Creates Memorable Impressions

How you act and move during a presentation sticks in people’s minds. If you’re lively and use your hands and face to express yourself, people are more likely to remember you and what you said. This makes your message stay with them even after the presentation is over. Think about it like this: when someone tells a story with lots of energy and excitement, it’s more fun to listen to and you remember it better. That’s the same idea with presentations – the more engaging and expressive you are, the more people will remember what you said.

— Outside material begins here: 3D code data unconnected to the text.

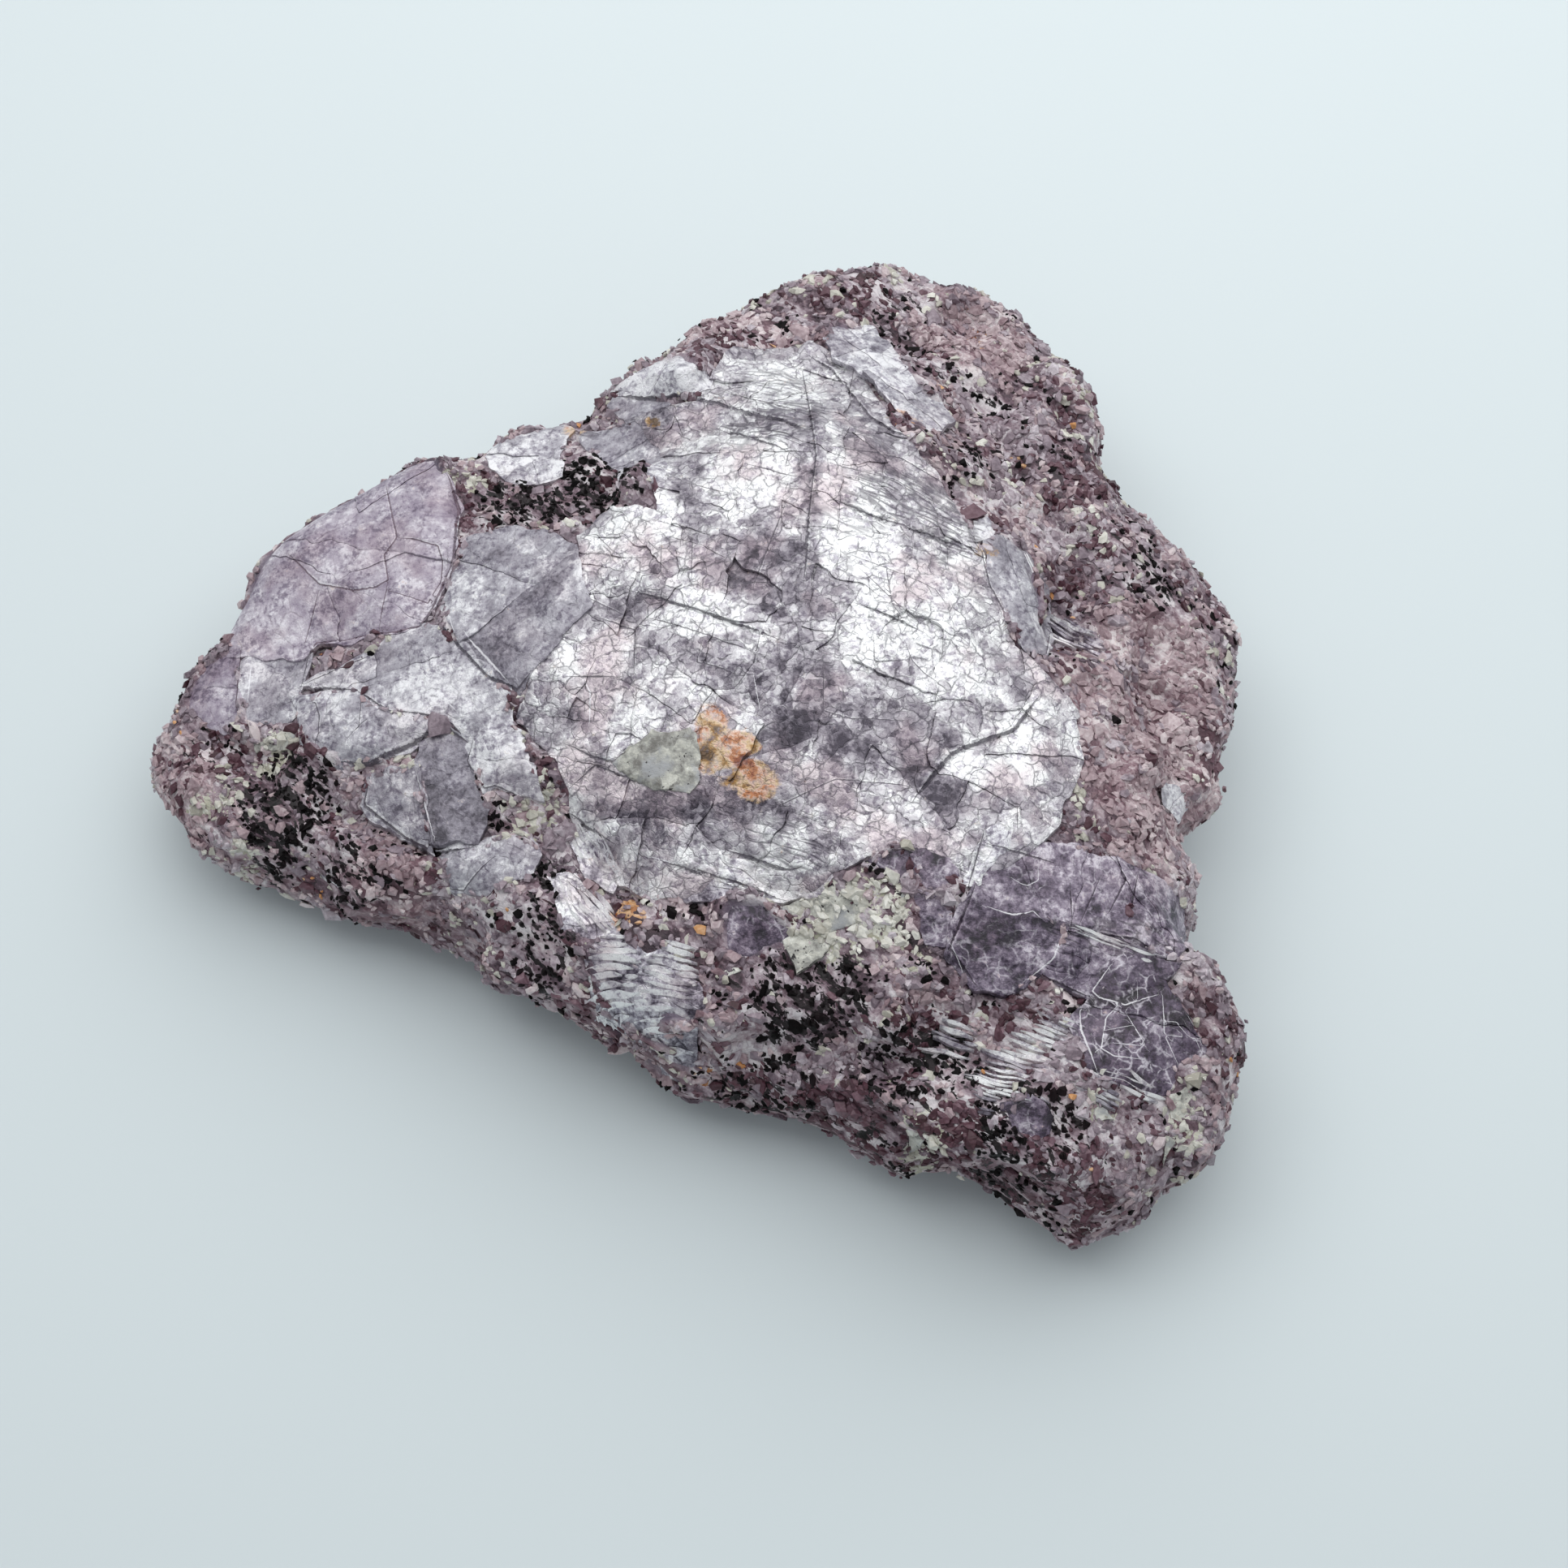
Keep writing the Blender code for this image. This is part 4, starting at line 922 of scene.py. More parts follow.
@dataclass
class RockBody:
    """The rock itself: a finer, roughened copy of the CAD solid."""

    name: str = "rock_body"
    lump: float = 2.4            # spacing of lumps of grains
    lump_height: float = 0.38
    grain: float = 1.15          # spacing of single grains
    grain_height: float = 0.22
    sink: float = 0.6            # how far the rock lies below the sheets on it
    calm: float = 0.85           # how much smoother it is under them
    rim: float = 0.8             # width of the slope down to them
    foot: float = 0.6            # height over which its relief grows from the resting face
    finish: BrokenLepidolite = BrokenLepidolite()

    def build(self, node: Object, sheets: list["Sheet"]) -> Object:
        """Make the rock in place of the CAD node.

        Args:
            node: the CAD node it is copied from.
            sheets: the cleaved sheets that lie on it.

        Returns:
            The rock's object.
        """
        shape = merged_copy(node)
        for rounds in (2, 1):
            bmesh.ops.subdivide_edges(shape, edges=shape.edges[:], cuts=1, use_grid_fill=True)
            soften(shape, rounds)
        shape.normal_update()
        points = np.array([vertex.co for vertex in shape.verts]) / MM
        normals = np.array([vertex.normal for vertex in shape.verts])
        covered = self.covered_share(points, normals, sheets)
        push = (self.lump_height * wobble(points, self.lump, 11.0)
                + self.grain_height * wobble(points, self.grain, 23.0))
        push = push * (1.0 - self.calm * covered) - self.sink * covered
        push *= smooth_step(points[:, 2] / self.foot)
        moved = points + normals * push[:, None]
        moved[:, 2] = np.maximum(moved[:, 2], 0.0)
        for vertex, point in zip(shape.verts, moved):
            vertex.co = Vector(point) * MM
        mesh = made_mesh(shape, self.name)
        plan = frayed(points, amount=0.9, scale=2.2)
        for mineral in filter(PATCHES.get, Mineral):
            write_attribute(mesh, mineral.value, patch_share(plan, mineral) * in_sight(normals))
        write_attribute(mesh, "covered", covered)
        write_attribute(mesh, "wall", 1.0 - facing_up(normals))
        piece = add_piece(self.name, mesh, self.finish.make())
        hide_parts(node.name)
        return piece

    def covered_share(self, points: Array, normals: Array, sheets: list["Sheet"]) -> Array:
        """Return 1 where a sheet lies on the rock and 0 where it is bare."""
        depth = np.full(len(points), -np.inf)
        for sheet in sheets:
            depth = np.maximum(depth, depth_inside(points[:, :2], sheet.outline))
        return smooth_step(depth / self.rim + 0.3) * facing_up(normals)


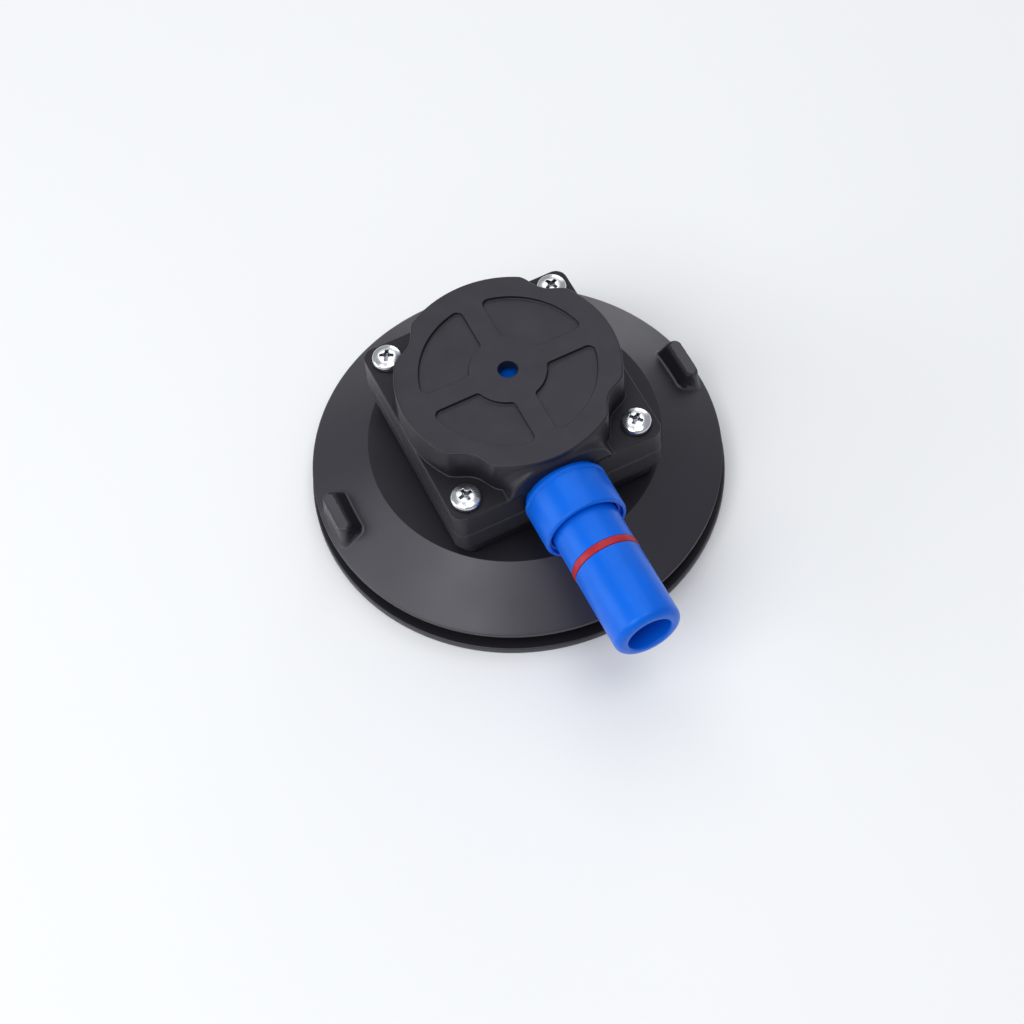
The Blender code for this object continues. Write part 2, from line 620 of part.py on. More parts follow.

Adapts To Cultural Differences

Even though nonverbal communication is understood by everyone, it can mean different things in different cultures. Presenters who pay attention to these differences can change how they present to fit different audiences. This makes sure that everyone in the audience can understand and relate to what’s being said. For example, in some cultures, making direct eye contact is seen as a sign of respect, while in others, it might be considered rude. By being aware of these cultural differences, presenters can make sure they’re communicating effectively with everyone in the audience.

Conclusion

Mastering nonverbal communication is essential for effective presentation skills. While the content of a speech is important, how it’s delivered can significantly impact audience engagement and understanding. Nonverbal cues such as eye contact, body language, facial expressions, and tone of voice play a vital role in conveying sincerity, building rapport, and enhancing message clarity.

By understanding the significance of non verbal communication in presentation skills and leveraging these elements, presenters can create a more compelling and memorable presentation experience for their audience.